Despite all the polemics, the effect of the proposal might be limited. “It will never pass,” Meimneh said, adding that the independent bloc would “do everything to fight it.”  

Furthermore, the proposed bill still needs to be sent to a parliamentary committee after review by the parliament’s speaker, Nabih Berri – who has voiced loud opposition to the notion. Even if it does arrive at a committee, “it will follow a long list of other laws which are pending review,” Sehanoui added.

“At least, the debate is on the table now,” he said.

The real problems

But it remains unclear if fundamental issues such as wealth redistribution, gentrification, rising rents, empty apartments, and equality for inhabitants of slums and refugee camps will ever be addressed. 

“This proposal deserves the interests of Beirutis in many ways,” criticized Mona Fawaz, professor in Urban Studies and Planning at the American University of Beirut and co-founded the Beirut Urban Lab.

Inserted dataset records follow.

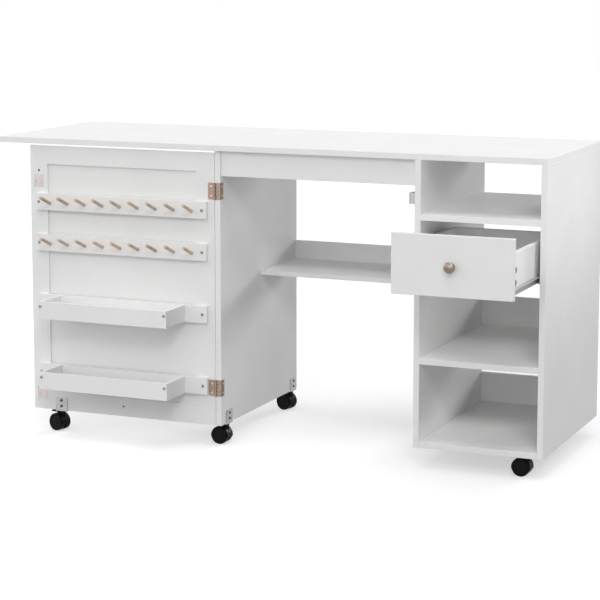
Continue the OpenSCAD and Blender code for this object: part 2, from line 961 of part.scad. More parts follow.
module door_screws() {
    color(zinc)
        at_door() {
            for (z = [peg_zs[0] + peg_rail_h / 2, peg_zs[1] + peg_rail_h / 2,
                tray_zs[0] + tray_h / 2, tray_zs[1] + tray_h / 2])
                for (x = rail_screw_xs)
                    screw_y([x, -door_rail_t, z], door_rail_t - fit);
            for (z = tray_zs)
                for (x = tray_screw_xs)
                    screw_y([x, tray_front_y, z + tray_h - tray_screw_drop], tray_t - fit);
        }
}

// An angle bracket: the upright lies on a panel's face at y = 0, the flange runs under the panel
module angle_bracket(panel_t) {
    difference() {
        union() {
            board([-bracket_w / 2, -bracket_t, -bracket_t], [bracket_w, bracket_t, bracket_h]);
            board([-bracket_w / 2, -bracket_t, -bracket_t],
                [bracket_w, panel_t + bracket_t, bracket_t]);
        }
        stem_bore(panel_t / 2, -bracket_t);
    }
    for (z = bracket_screw_zs)
        screw_y([0, -bracket_t, z], bracket_t - fit);
}

module stem_bore(y, z) {
    bar_z([0, y, z - over], stem_r + run_clear, bracket_t + 2 * over);
}

module door_caster_bracket() {
    color(zinc)
        at_door()
            translate([door_caster_at[0], 0, door_bottom])
                angle_bracket(door_t);
}

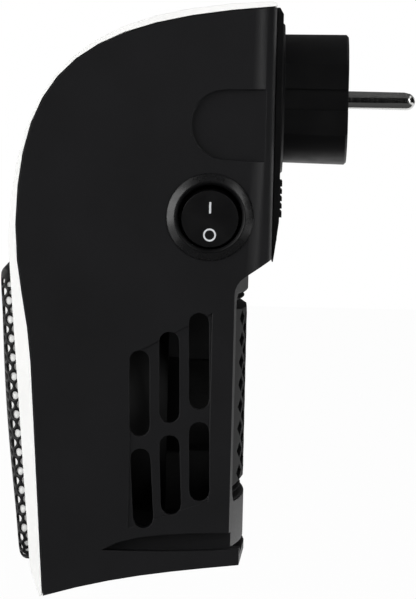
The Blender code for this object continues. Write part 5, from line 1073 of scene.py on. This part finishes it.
def round_shading():
    """A node group that shades faces as one round surface where they meet at a low angle."""
    group = bpy.data.node_groups.new("round_shading", "GeometryNodeTree")
    group.interface.new_socket("Geometry", in_out="INPUT", socket_type="NodeSocketGeometry")
    group.interface.new_socket("Geometry", in_out="OUTPUT", socket_type="NodeSocketGeometry")
    given = add_node(group, "NodeGroupInput")
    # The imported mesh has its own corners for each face: here they are joined again.
    joined = add_node(
        group,
        "GeometryNodeMergeByDistance",
        {"Distance": CORNER_MERGE},
        {"Geometry": given.outputs["Geometry"]},
    )
    corner = add_node(group, "GeometryNodeInputMeshEdgeAngle")
    sharp = add_node(
        group,
        "FunctionNodeCompare",
        {"B": ROUND_BELOW},
        {"A": corner.outputs["Unsigned Angle"]},
        data_type="FLOAT",
        operation="GREATER_THAN",
    )
    smooth = add_node(
        group,
        "GeometryNodeSetShadeSmooth",
        {"Shade Smooth": True},
        {"Geometry": joined.outputs["Geometry"]},
        domain="FACE",
    )
    creased = add_node(
        group,
        "GeometryNodeSetShadeSmooth",
        {"Shade Smooth": False},
        {"Geometry": smooth.outputs["Geometry"], "Selection": sharp.outputs["Result"]},
        domain="EDGE",
    )
    add_node(group, "NodeGroupOutput", links={"Geometry": creased.outputs["Geometry"]})
    return group


def shade_round_forms():
    """Show the turned and rounded forms of the CAD nodes as round, and leave their meshes as they are."""
    group = round_shading()
    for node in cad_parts.values():
        node.modifiers.new("round_shading", "NODES").node_group = group
        weighted = node.modifiers.new("flat_faces_stay_flat", "WEIGHTED_NORMAL")
        weighted.keep_sharp = True


# ------------------------------------------------------- finishes on nodes


def dress_nodes():
    """Give each node the finish of its real material, and return those that the finer pieces wear too."""
    housing_abs = spark_grained_abs()
    lattice_abs = etched_lattice_abs()
    plug_nylon = satin_plug_nylon()
    switch_nylon = polished_switch_nylon()
    white_abs = satin_white_abs()
    grille_steel = lacquered_grille_steel()
    nickel = bright_nickel_pin()
    brass = rolled_brass_strip()
    zinc = zinc_plated_steel()
    aluminium = rolled_aluminium()
    fan_nylon = glass_filled_nylon()
    duct = duct_pbt()
    board = solder_masked_board()
    relay = relay_case()
    epoxy = component_epoxy()
    lens = smoked_acrylic()
    phenolic = heat_proof_moulding()
    worn_by = {
        housing_abs: ["rear_housing"],
        lattice_abs: ["rear_grille"],
        plug_nylon: ["swivel_plug_body", "plug_face_insert", "rear_cover", "plug_lock_slider", "rocker"],
        switch_nylon: ["switch_housing"],
        white_abs: ["front_shell", "grille_frame", "key_1", "key_2", "key_3"],
        grille_steel: ["front_grille"],
        nickel: ["plug_pin_right", "plug_pin_left"],
        brass: [
            "pin_clip_right",
            "pin_clip_left",
            "switch_blade_upper",
            "switch_blade_lower",
            "heater_terminal_right",
            "heater_terminal_left",
        ],
        zinc: [
            "cover_screw_1",
            "cover_screw_2",
            "cover_screw_3",
            "cover_screw_4",
            "shell_screw_right",
            "shell_screw_left",
            "motor_can",
            "motor_shaft",
            "thermal_cutout",
            "thermal_fuse",
        ],
        aluminium: [
            "heater_bar_1",
            "heater_bar_2",
            "heater_bar_3",
            "heater_fins_1",
            "heater_fins_2",
            "heater_fins_3",
            "heater_fins_4",
        ],
        fan_nylon: ["impeller", "motor_end_cap", "swivel_retainer"],
        duct: ["fan_duct"],
        board: ["control_board", "display_board"],
        relay: ["relay"],
        epoxy: [
            "transformer",
            "capacitor",
            "display_module",
            "tact_switch_1",
            "tact_switch_2",
            "tact_switch_3",
        ],
        lens: ["display_lens"],
        phenolic: ["heater_frame"],
    }
    dressed = set()
    for finish, names in worn_by.items():
        for name in names:
            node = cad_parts[name]
            node.data.materials.clear()
            node.data.materials.append(finish)
            dressed.add(name)
    left = set(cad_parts) - dressed
    if left:
        raise SystemExit(f"nodes without a finish: {sorted(left)}")
    return grille_steel, aluminium, white_abs, plug_nylon


# ------------------------------------------------------------------ studio


def soft_light(name, place, width, height, power):
    """A soft box at a place, turned to the middle of the object."""
    data = bpy.data.lights.new(name, "AREA")
    data.shape = "RECTANGLE"
    data.size = width
    data.size_y = height
    data.energy = power
    lamp = bpy.data.objects.new(name, data)
    bpy.context.scene.collection.objects.link(lamp)
    lamp.location = place
    lamp.rotation_mode = "QUATERNION"
    lamp.rotation_quaternion = (Vector(LAMP_AIM) - Vector(place)).to_track_quat("-Z", "Y")
    lamp.visible_camera = False


def light_studio():
    """Soft boxes on both sides and above."""
    soft_light("left_box", *LEFT_BOX)
    soft_light("right_box", *RIGHT_BOX)
    soft_light("top_box", *TOP_BOX)


def light_world():
    """White to the camera and in reflections, a plain pale grey as light."""
    world = bpy.data.worlds.new("studio_world")
    bpy.context.scene.world = world
    world.use_nodes = True
    tree = world.node_tree
    background = tree.nodes["Background"]
    background.inputs["Color"].default_value = (1, 1, 1, 1)
    ray = add_node(tree, "ShaderNodeLightPath")
    seen = add_node(
        tree,
        "ShaderNodeMath",
        links={0: ray.outputs["Is Camera Ray"], 1: ray.outputs["Is Glossy Ray"]},
        operation="MAXIMUM",
    )
    seen_too = add_node(
        tree,
        "ShaderNodeMath",
        links={0: seen.outputs["Value"], 1: ray.outputs["Is Transmission Ray"]},
        operation="MAXIMUM",
    )
    strength = add_node(
        tree,
        "ShaderNodeMapRange",
        {"To Min": ROOM_GLOW, "To Max": ROOM_WHITE},
        {"Value": seen_too.outputs["Value"]},
    )
    tree.links.new(strength.outputs["Result"], background.inputs["Strength"])


def lay_floor():
    """A wide sheet of paper under the object, curled up a little at its far edges."""
    work = bmesh.new()
    rows = []
    for i in range(FLOOR_STEPS + 1):
        row = []
        for j in range(FLOOR_STEPS + 1):
            x = FLOOR_HALF * (2 * i / FLOOR_STEPS - 1)
            y = FLOOR_HALF * (2 * j / FLOOR_STEPS - 1)
            curl = FLOOR_CURL * (max(abs(x), abs(y)) / FLOOR_HALF) ** FLOOR_CURL_POWER
            row.append(work.verts.new((x, y, FLOOR_HEIGHT + curl)))
        rows.append(row)
    for i in range(FLOOR_STEPS):
        for j in range(FLOOR_STEPS):
            work.faces.new((rows[i][j], rows[i + 1][j], rows[i + 1][j + 1], rows[i][j + 1]))
    mesh = bpy.data.meshes.new("paper_floor")
    work.to_mesh(mesh)
    work.free()
    mesh.materials.append(studio_paper())
    floor = bpy.data.objects.new("paper_floor", mesh)
    bpy.context.scene.collection.objects.link(floor)


def felt_card(name, colour):
    """Felt of the studio's cards: it gives back little, and nothing of it as gloss."""
    felt = bpy.data.materials.new(name)
    felt.use_nodes = True
    shader = felt.node_tree.nodes["Principled BSDF"]
    shader.inputs["Base Color"].default_value = linear(colour)
    shader.inputs["Roughness"].default_value = 1.0
    shader.inputs["Specular IOR Level"].default_value = 0.0
    return felt


def dark_card(name, shape, felt):
    """A bent card that only mirrors show: a path of points, carried along its reach."""
    path, reach = shape
    work = bmesh.new()
    near = [work.verts.new(point) for point in path]
    far = [work.verts.new(Vector(point) + Vector(reach)) for point in path]
    for i in range(len(path) - 1):
        work.faces.new((near[i], near[i + 1], far[i + 1], far[i]))
    mesh = bpy.data.meshes.new(name)
    work.to_mesh(mesh)
    work.free()
    mesh.materials.append(felt)
    card = bpy.data.objects.new(name, mesh)
    bpy.context.scene.collection.objects.link(card)
    card.visible_camera = False
    card.visible_diffuse = False
    card.visible_shadow = False


def hang_cards():
    """Dark cards where the wall, the pins, the switch's ring and the lattice would mirror the white room."""
    black = felt_card("black_felt", "0c0c0c")
    grey = felt_card("grey_felt", "626262")
    slate = felt_card("slate_felt", "5a5a5a")
    dark_card("card_over_camera", CARD_OVER_CAMERA, black)
    dark_card("card_overhead", CARD_OVERHEAD, grey)
    dark_card("card_beside_plug", CARD_BESIDE_PLUG, black)
    dark_card("card_below", CARD_BELOW, slate)


def place_camera():
    """The photograph's view: along -X from a little above, rolled a little clockwise."""
    back = Vector((math.cos(CAMERA_ELEVATION), 0, math.sin(CAMERA_ELEVATION)))
    data = bpy.data.cameras.new("camera")
    data.sensor_width = SENSOR
    data.lens = SENSOR * PIXELS_PER_METRE * CAMERA_DISTANCE / PICTURE_HEIGHT
    camera = bpy.data.objects.new("camera", data)
    bpy.context.scene.collection.objects.link(camera)
    camera.location = LOOK_AT + back * CAMERA_DISTANCE
    camera.rotation_mode = "QUATERNION"
    turn = (-back).to_track_quat("-Z", "Y").to_matrix() @ Matrix.Rotation(CAMERA_ROLL, 3, "Z")
    camera.rotation_quaternion = turn.to_quaternion()
    bpy.context.scene.camera = camera


place_camera()
sheet_finish, fin_finish, white_finish, plug_finish = dress_nodes()
shade_round_forms()
front_grille_mesh(sheet_finish)
frame_lip(white_finish)
for strip_index in range(1, FIN_STRIPS + 1):
    fin_strip(strip_index, fin_finish)
motor_sleeve(sponge_rubber())
switch_ring_slope(plug_finish)
switch_marks(pad_printed_white())
light_studio()
light_world()
lay_floor()
hang_cards()
bpy.context.scene.view_settings.view_transform = "Standard"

For her, the most pressing issues would be resolved by broadening the scope of the municipality, not reducing it. “Garbage collection, water services, public transportation – all these need coordination among the greater Beirut area instead of setting up even more boundaries,” she said.

Other problems, like gentrification and real estate speculation, would not be affected by the law. 40% of Beirut apartments are empty and rents have increased in real value because of the economic crisis. “Instead of doing like every other city and taxing empty flats, we discount them! It’s absurd, we really need to fight speculation and appropriately tax the developers,” she added.

As many of the post-civil war politicians and parties make a profit out of the real estate, the main issue is a radical change in the system.  

“The elites are losing credibility and want to hold on to their constituencies by trapping them into sectarian identities rather than creating a sense of citizenship,” she said.

 For her, the law’s implicit return to the civil war division exemplifies this tactic. “We need to change the political class and put people who prioritize the citizens’ needs instead of cheap political calculations.”